The Bridge is regularly lit in association with various religious and political causes, awareness days, religious celebrations, political holidays and commemorations that promote the ideologies, political causes, social campaigns and religious beliefs of their proponents. In deciding to cancel the lighting of the Bridge for the March for Life, exclusively because of the pro-life expression involved, Edmonton failed to explain how such expression is “polarizing”, or whether it is more “polarizing” than other causes, or how the City determines which organizations or issues are sufficiently “polarizing” to justify being denied the right to use a public space that is available to a long list of other causes.

The Justice Centre will argue Edmonton’s decision unjustifiably violates freedom of expression and that the policy the City uses to manage the lighting of the Bridge also violates free expression.

“Edmonton is home to a diverse population with a wide variety of views, values and beliefs including, unsurprisingly, persons who express pro-life views.

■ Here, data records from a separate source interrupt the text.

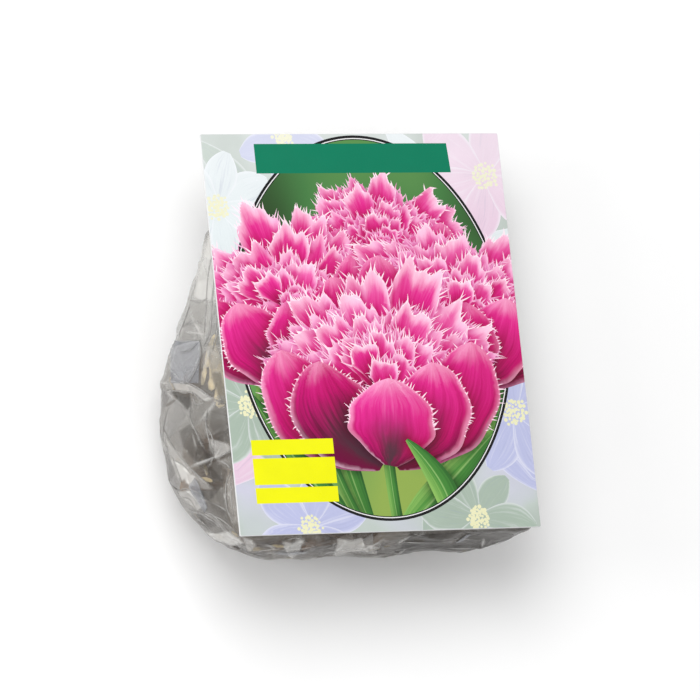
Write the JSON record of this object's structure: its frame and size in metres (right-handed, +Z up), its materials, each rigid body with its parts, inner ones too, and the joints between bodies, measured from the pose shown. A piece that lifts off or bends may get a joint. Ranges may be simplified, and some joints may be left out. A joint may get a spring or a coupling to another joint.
{
  "type": "packet of tulip bulbs",
  "caption": "Retail packet of tulip bulbs: a stiff printed picture card with a crinkled clear film pouch sealed to its back, filled with brown bulbs, lying face up.",
  "frame": {"origin": "on the table, under the middle of the packet's bounding box", "axes": "+X towards the card's right edge, +Y towards its top edge, +Z up, nearly along the way that the card's printed face looks"},
  "size_m": [0.1686, 0.196, 0.0777],
  "materials": {
    "card": "gloss",
    "film": "gloss",
    "bulb": "satin"
  },
  "bodies": {
    "root": {"card": "card", "film_pouch": "film", "bulb_01": "bulb", "bulb_02": "bulb", "bulb_03": "bulb", "bulb_04": "bulb", "bulb_05": "bulb", "bulb_06": "bulb", "bulb_07": "bulb", "bulb_08": "bulb", "bulb_09": "bulb", "bulb_10": "bulb", "bulb_11": "bulb", "bulb_12": "bulb", "bulb_13": "bulb", "bulb_14": "bulb", "bulb_15": "bulb"}
  },
  "joints": []
}
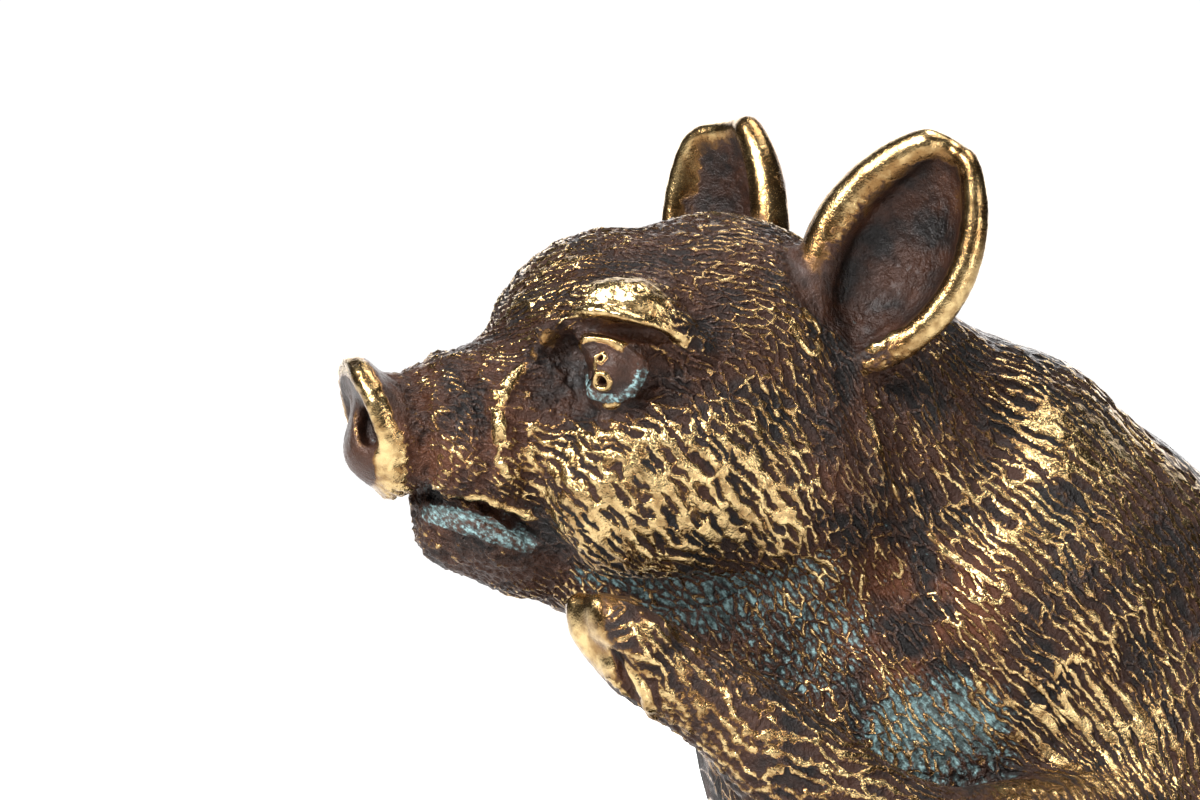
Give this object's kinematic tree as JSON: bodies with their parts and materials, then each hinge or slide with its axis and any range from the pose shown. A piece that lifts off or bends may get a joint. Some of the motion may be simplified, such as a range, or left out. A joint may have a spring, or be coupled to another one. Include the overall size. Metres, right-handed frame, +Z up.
{
  "type": "piglet sculpture",
  "caption": "Cast bronze piglet that sits and lifts one trotter, on a low moulded plinth.",
  "frame": {"origin": "middle of the plinth's underside", "axes": "+Z up, the piglet faces -Y, its left side is +X"},
  "size_m": [0.0474, 0.0798, 0.0832],
  "materials": {
    "bronze": "cast bronze, dark brown patina rubbed to bright gold on the raised fur, ear rims, brows and snout, with turquoise verdigris in the hollows",
    "plinth_bronze": "cast bronze, dark brown patina worn to gold along the edges"
  },
  "bodies": {
    "root": {"piglet": "bronze", "plinth": "plinth_bronze"}
  },
  "joints": []
}
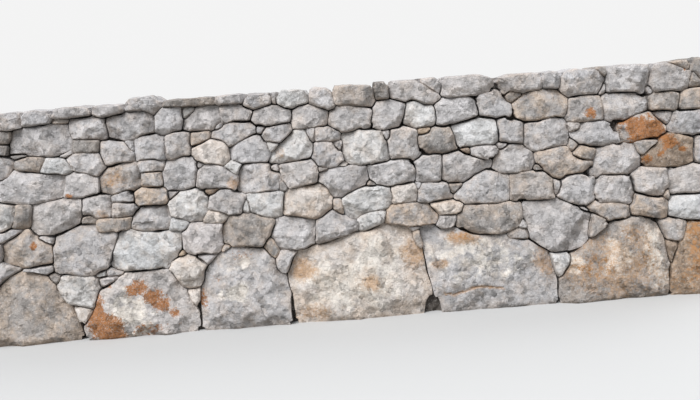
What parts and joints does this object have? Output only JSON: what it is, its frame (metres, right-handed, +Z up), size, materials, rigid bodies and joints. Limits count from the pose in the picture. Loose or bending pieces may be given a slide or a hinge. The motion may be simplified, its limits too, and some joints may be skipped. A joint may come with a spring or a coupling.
{
  "type": "dry stone wall",
  "caption": "Straight length of battered dry stone wall with large base boulders, rough coursed stones, through stones at both ends and a row of cap stones.",
  "frame": {"origin": "middle of the wall's foot, on the ground the wall stands on", "axes": "+X along the wall towards its right end seen from the front, +Y across the wall from the front face to the back face, +Z up"},
  "size_m": [5, 0.7358, 1.61],
  "materials": {
    "end_boulder": "rough weathered limestone with rust specks",
    "base_boulder": "rough weathered limestone with ochre lichen",
    "course_stone": "rough broken limestone, pale grey with buff edges",
    "head_stone": "rough broken limestone",
    "hearting": "loose packed rubble, dull and dark",
    "cap_stone": "weathered limestone slab, greyer on top"
  },
  "bodies": {
    "root": {"left_end_boulder": "end_boulder", "right_end_boulder": "end_boulder", "front_boulder_1": "base_boulder", "front_boulder_2": "base_boulder", "front_boulder_3": "base_boulder", "front_boulder_4": "base_boulder", "front_boulder_5": "base_boulder", "back_boulder_1": "base_boulder", "back_boulder_2": "base_boulder", "back_boulder_3": "base_boulder", "back_boulder_4": "base_boulder", "back_boulder_5": "base_boulder", "front_course_1": "course_stone", "front_course_2": "course_stone", "front_course_3": "course_stone", "front_course_4": "course_stone", "front_course_5": "course_stone", "front_course_6": "course_stone", "back_course_1": "course_stone", "back_course_2": "course_stone", "back_course_3": "course_stone", "back_course_4": "course_stone", "back_course_5": "course_stone", "back_course_6": "course_stone", "left_wall_head": "head_stone", "right_wall_head": "head_stone", "hearting": "hearting", "cap_stone_1": "cap_stone", "cap_stone_2": "cap_stone", "cap_stone_3": "cap_stone", "cap_stone_4": "cap_stone", "cap_stone_5": "cap_stone", "cap_stone_6": "cap_stone", "cap_stone_7": "cap_stone", "cap_stone_8": "cap_stone", "cap_stone_9": "cap_stone", "cap_stone_10": "cap_stone", "cap_stone_11": "cap_stone", "cap_stone_12": "cap_stone", "cap_stone_13": "cap_stone", "cap_stone_14": "cap_stone", "cap_stone_15": "cap_stone", "cap_fillers": "cap_stone"}
  },
  "joints": []
}
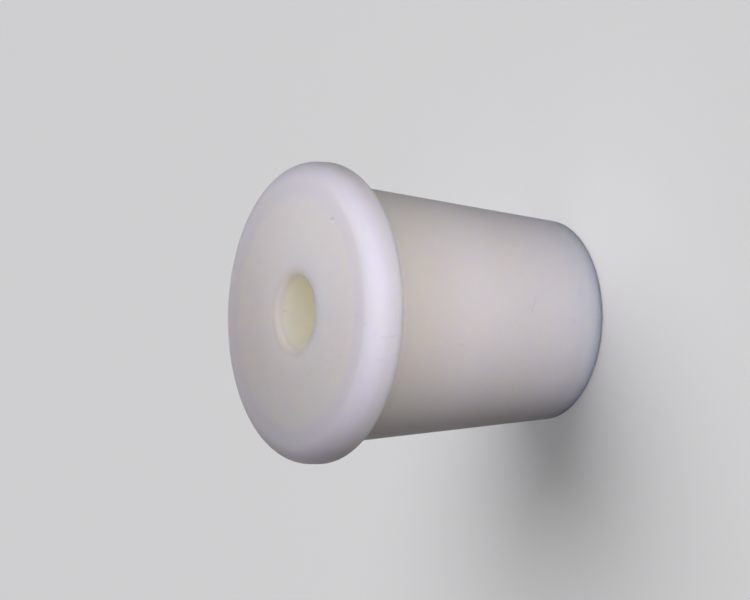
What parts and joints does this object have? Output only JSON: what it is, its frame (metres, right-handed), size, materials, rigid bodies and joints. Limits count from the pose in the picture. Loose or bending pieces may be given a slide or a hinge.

The expression of pro-life opinions is part of the diversity of expression found in a free society, and is protected by the Charter,” comments Justice Centre lawyer James Kitchen.

“Justice McLachlin, former Chief Justice of Canada had it right when she stated: “Freedom of expression serves to protect the right of the minority to express its view, however unpopular it may be; it serves to preclude the majority’s perception of “truth” or “public interest” from smothering the minority’s perception”,” concludes Kitchen.